Considering that migrants and the children of migrants appear to be currently enshrined in the Constitution as eternal subversives, it is not surprising that ethnic members of Parliament are scurrying to prove their “Aussie” credentials. Responding to questions about her eligibility to enter Parliament by virtue of her Greek ethnic origin, Australian-born Julia Banks scrambled to assure her interlocutors that she is a “true blue” Australian. Nick Xenophon went further, claiming that he neither had Cypriot citizenship, nor never wanted it. It is to these sad lengths then, that the constitutionally enshrined concept of the migrant (or descendant of the migrant) as the eternal subversive, compels politicians to go.
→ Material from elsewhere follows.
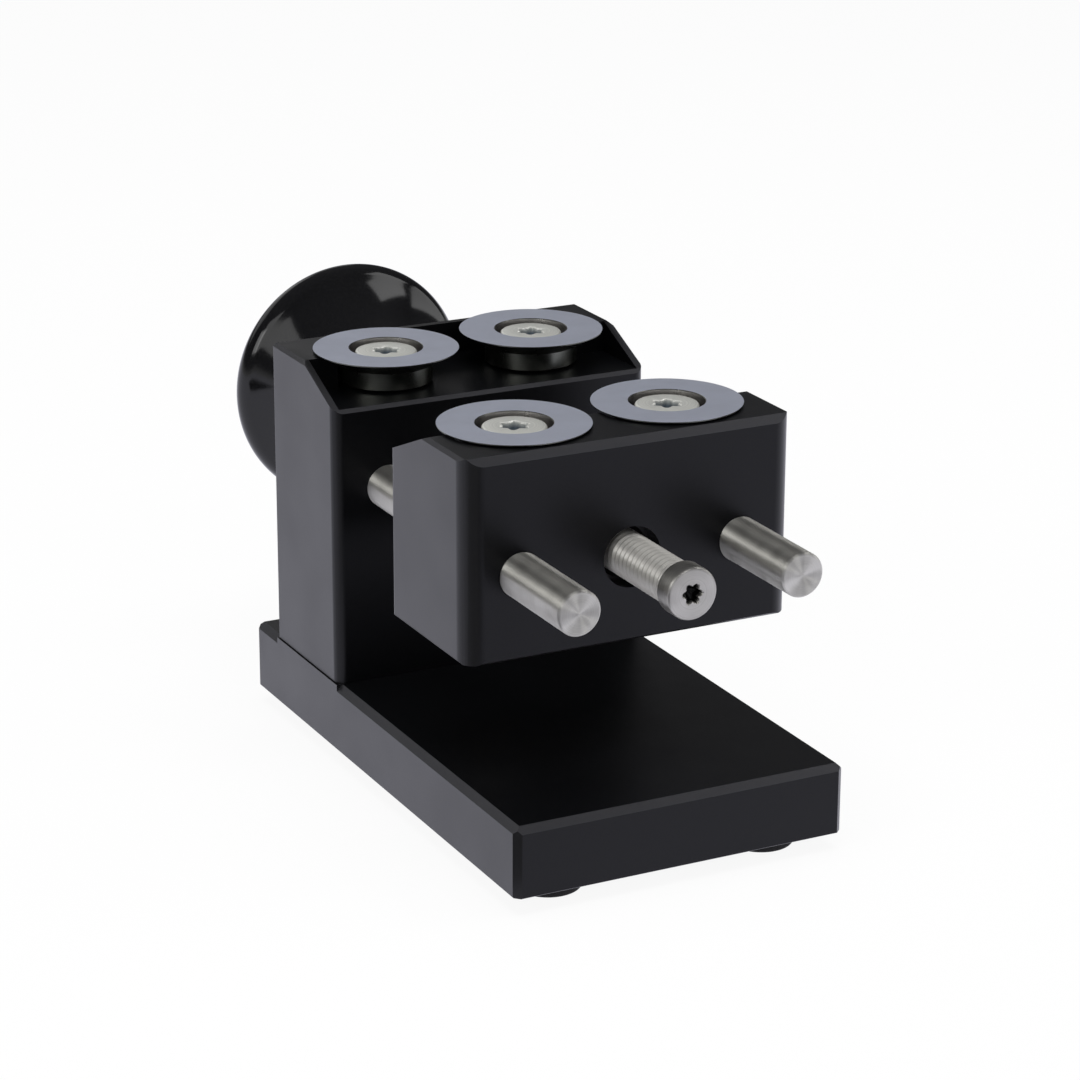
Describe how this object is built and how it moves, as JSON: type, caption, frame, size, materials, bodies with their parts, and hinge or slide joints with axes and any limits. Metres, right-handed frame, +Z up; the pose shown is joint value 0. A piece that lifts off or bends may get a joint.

It is not enough to require them to choose, in a larger extrapolation of my own classroom experience, forcing them to renounce a citizenship most of them didn’t even know they had, on the grounds of legality. They must also be further compelled to make humiliating and ridiculous affirmations of loyalty, uncalled for from other politicians, for in these increasingly nebulous times, any foreign connotation or hint at a foreign tie, makes one automatically a potential subversive element. For someone like Julia Banks, who has in the past spoken about her ordeal of enduring racial slurs in the course of her previous employment, the experience must be harrowing indeed.
 
The irony of our predicament of course, is that while our Constitution bars entry to Federal Parliament, to people who have or are entitled to dual citizenship, our Head of State was born overseas, and is also the head of state of another fifteen countries, without this incongruity raising any eyebrow, constitutional or paranoid whatsoever. Yet what if there was ever a war between the UK and Australia? Which side would be chosen? Perhaps George Washington has the answer…. In the meantime, let us hasten to assure each other that we are dinky di, you beaut, as we, possessed of the Greek passports that allow us cue-free entry to summers in Mykonos, subvert the system from within…..until the inevitable Greco-Australian war that is.